Published online by Cambridge University Press: 15 April 2020
Dissociative amnesia is triggered by psychological stress or trauma. Its hallmark is a severe (usually retrograde) memory impairment within episodic-autobiographical domain, occurring without evidence of significant brain damage on conventional structural brain imaging.
This work’s objectives are establishing greater recognition of possible relations between memory performance and social cognition in patients with dissociative amnesia.
We review data on social cognition (affective and cognitive theory of mind, simulation, empathy, social judgment, moral judgment) from our own patients with dissociative amnesia.
Patients were investigated medically, psychiatrically and with neuropsychological and neuroimaging methods.
Patients with dissociative amnesia show variable degrees of impairments of components of social cognition, based on their comorbid conditions (e.g. concurrent clinical or subclinical depression), types of memory impairments (e.g. extent of retrograde amnesia, presence of autobiographical semantic deficits), pattern of brain metabolic changes, personality characteristics, neuropsychological profile (performance on executive functions or emotional processing) and testing paradigms.

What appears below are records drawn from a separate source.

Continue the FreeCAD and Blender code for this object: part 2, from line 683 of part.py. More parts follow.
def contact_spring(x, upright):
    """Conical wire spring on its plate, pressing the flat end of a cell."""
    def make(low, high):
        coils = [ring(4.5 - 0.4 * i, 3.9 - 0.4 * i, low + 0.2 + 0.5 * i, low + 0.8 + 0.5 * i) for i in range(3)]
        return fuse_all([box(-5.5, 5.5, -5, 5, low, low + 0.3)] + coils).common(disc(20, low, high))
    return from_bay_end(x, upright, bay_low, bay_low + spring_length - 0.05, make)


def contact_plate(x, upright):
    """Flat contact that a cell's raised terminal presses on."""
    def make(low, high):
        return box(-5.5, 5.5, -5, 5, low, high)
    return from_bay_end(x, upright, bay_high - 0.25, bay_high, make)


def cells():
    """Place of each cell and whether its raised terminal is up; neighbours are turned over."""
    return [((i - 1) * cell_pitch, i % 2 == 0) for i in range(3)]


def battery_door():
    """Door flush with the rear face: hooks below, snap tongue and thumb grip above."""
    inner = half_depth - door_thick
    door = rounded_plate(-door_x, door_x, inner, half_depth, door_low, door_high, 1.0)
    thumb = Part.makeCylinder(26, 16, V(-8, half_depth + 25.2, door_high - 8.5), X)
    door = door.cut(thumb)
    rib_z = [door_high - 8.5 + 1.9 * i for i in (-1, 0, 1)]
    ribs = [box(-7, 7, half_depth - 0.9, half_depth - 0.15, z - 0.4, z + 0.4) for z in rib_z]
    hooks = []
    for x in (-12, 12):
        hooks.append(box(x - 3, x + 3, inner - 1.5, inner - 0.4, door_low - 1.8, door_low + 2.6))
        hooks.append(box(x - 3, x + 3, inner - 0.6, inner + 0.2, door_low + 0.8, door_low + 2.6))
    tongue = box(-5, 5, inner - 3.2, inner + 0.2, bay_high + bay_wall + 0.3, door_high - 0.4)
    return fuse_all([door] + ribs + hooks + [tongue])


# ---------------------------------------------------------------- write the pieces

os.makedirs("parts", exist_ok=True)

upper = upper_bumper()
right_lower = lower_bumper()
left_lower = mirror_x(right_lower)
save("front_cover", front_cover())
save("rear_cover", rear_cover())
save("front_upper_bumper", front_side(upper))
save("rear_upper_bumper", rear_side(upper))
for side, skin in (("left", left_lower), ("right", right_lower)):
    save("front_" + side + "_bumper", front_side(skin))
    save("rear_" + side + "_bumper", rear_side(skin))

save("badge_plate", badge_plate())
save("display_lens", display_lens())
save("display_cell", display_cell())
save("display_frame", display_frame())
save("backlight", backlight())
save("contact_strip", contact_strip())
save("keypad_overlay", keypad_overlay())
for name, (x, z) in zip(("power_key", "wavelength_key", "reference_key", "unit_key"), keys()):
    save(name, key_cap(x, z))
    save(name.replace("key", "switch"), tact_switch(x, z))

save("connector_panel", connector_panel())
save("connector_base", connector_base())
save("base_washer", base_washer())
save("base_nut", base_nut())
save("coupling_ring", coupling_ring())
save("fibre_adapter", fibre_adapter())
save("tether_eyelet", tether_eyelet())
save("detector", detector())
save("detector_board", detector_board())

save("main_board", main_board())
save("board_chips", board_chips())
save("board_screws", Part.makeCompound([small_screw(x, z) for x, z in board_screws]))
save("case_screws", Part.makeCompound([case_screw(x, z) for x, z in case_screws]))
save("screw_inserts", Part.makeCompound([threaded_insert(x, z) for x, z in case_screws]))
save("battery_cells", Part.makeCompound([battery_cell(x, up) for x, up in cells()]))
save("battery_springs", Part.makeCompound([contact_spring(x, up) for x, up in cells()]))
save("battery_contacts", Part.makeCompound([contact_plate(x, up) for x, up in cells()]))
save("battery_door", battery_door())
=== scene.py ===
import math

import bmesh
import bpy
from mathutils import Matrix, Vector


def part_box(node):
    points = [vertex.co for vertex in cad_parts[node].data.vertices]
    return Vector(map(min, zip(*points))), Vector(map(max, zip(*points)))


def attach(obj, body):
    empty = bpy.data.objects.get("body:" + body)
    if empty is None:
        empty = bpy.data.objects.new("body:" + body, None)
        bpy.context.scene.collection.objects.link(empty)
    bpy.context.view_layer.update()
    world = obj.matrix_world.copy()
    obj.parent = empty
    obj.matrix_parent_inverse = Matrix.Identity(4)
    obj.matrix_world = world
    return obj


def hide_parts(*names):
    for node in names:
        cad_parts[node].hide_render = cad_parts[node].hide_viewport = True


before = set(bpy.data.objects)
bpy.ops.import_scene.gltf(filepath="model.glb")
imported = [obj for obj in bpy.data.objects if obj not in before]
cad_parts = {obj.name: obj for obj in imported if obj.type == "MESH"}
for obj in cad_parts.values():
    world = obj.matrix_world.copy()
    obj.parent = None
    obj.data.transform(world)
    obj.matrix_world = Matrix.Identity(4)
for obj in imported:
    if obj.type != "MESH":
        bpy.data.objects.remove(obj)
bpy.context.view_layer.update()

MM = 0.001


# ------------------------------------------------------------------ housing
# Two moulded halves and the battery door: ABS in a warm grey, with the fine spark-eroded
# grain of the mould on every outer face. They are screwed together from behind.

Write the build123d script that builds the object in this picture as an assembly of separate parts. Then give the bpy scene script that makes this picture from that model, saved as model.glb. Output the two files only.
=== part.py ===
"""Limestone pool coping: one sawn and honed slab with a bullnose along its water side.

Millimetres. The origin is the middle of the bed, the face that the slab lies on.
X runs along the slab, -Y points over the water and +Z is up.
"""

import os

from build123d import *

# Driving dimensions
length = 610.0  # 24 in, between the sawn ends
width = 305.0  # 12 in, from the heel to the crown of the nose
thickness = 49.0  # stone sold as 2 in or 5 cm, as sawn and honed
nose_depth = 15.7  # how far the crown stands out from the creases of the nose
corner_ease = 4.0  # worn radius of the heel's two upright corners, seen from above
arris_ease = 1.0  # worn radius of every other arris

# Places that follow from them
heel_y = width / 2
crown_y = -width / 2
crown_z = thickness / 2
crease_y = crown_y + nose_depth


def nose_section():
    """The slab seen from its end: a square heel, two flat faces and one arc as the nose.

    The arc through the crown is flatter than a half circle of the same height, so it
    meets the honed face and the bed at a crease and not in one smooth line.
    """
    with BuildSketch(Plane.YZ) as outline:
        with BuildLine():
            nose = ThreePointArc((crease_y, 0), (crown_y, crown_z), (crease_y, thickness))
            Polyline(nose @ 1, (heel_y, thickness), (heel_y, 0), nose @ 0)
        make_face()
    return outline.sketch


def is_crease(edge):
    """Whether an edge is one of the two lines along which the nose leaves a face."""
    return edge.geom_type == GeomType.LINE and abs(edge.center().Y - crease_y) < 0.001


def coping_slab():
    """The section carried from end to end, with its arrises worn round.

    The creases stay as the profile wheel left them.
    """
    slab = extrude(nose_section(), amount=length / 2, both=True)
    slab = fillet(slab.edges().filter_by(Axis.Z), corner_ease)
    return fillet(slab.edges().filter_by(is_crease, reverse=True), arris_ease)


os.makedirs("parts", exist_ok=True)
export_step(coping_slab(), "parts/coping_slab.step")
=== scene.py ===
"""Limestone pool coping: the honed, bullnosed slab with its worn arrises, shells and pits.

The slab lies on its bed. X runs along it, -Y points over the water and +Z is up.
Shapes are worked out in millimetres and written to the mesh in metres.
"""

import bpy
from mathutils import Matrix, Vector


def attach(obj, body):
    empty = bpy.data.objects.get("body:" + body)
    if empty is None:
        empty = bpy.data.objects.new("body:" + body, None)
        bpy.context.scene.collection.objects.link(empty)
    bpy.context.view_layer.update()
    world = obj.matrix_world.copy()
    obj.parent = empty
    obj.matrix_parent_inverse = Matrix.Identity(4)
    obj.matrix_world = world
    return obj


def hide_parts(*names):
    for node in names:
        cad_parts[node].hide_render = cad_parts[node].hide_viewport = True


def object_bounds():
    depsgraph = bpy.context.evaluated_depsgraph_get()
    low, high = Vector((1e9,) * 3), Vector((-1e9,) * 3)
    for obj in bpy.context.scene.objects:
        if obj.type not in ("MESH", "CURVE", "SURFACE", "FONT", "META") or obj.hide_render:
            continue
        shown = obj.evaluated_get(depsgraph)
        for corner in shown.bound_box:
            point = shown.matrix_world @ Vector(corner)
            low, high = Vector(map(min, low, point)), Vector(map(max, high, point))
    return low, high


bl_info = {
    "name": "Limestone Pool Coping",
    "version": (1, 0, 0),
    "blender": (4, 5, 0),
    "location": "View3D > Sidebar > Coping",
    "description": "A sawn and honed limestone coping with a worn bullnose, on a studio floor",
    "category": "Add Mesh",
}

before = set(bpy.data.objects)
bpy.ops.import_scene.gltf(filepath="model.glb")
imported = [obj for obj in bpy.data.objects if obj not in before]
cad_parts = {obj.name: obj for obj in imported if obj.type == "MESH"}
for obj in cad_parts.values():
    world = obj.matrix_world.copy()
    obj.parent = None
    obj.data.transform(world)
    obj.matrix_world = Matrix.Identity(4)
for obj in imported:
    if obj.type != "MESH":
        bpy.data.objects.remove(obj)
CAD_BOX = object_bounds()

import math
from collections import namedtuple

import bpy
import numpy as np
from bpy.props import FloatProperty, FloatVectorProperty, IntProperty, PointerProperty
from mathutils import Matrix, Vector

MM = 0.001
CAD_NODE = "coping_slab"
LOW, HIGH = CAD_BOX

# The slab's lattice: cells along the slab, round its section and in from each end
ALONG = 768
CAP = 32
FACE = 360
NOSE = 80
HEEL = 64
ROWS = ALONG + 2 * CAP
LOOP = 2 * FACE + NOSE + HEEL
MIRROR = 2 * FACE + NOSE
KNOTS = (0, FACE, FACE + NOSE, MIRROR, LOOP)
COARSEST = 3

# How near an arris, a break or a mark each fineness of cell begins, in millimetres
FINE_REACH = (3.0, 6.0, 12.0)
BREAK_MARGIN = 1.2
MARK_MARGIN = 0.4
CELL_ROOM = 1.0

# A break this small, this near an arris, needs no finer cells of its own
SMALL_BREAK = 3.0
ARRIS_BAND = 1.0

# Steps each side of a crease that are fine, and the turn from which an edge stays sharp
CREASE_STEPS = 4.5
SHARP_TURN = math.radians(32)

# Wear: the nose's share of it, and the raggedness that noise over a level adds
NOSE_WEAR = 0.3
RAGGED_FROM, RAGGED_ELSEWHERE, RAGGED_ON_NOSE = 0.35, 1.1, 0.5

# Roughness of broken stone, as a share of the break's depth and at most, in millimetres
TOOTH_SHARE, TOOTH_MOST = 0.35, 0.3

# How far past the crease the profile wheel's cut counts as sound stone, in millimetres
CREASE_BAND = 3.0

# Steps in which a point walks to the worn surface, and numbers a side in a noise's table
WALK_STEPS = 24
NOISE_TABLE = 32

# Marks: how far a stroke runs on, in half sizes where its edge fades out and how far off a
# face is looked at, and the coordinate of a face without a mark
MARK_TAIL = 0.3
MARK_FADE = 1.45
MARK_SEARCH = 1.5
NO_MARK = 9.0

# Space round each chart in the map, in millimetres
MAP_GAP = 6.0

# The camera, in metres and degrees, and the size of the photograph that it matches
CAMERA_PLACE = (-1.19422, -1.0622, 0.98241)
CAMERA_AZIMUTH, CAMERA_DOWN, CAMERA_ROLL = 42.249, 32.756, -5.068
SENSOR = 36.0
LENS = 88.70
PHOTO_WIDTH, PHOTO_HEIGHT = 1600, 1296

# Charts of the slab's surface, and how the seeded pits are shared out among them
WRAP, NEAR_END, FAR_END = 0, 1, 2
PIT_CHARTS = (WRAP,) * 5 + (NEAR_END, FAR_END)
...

The impairment in dissociative amnesia seems to go beyond the conscious mnemonic deficit, encompassing various aspects of social information processing. Knowledge about the pattern of metabolic and micro-structural brain changes in patients with dissociative amnesia as well as a fine-grained analysis of the neural correlates of various aspects of social cognition might provide an understanding of when and how episodic-autobiographical memory contributes to social cognition. As several studies emphasized, some structures involved in mnemonic processing may also play a role in social perception, cognition and behavioural regulation, including future-minded choice behaviour.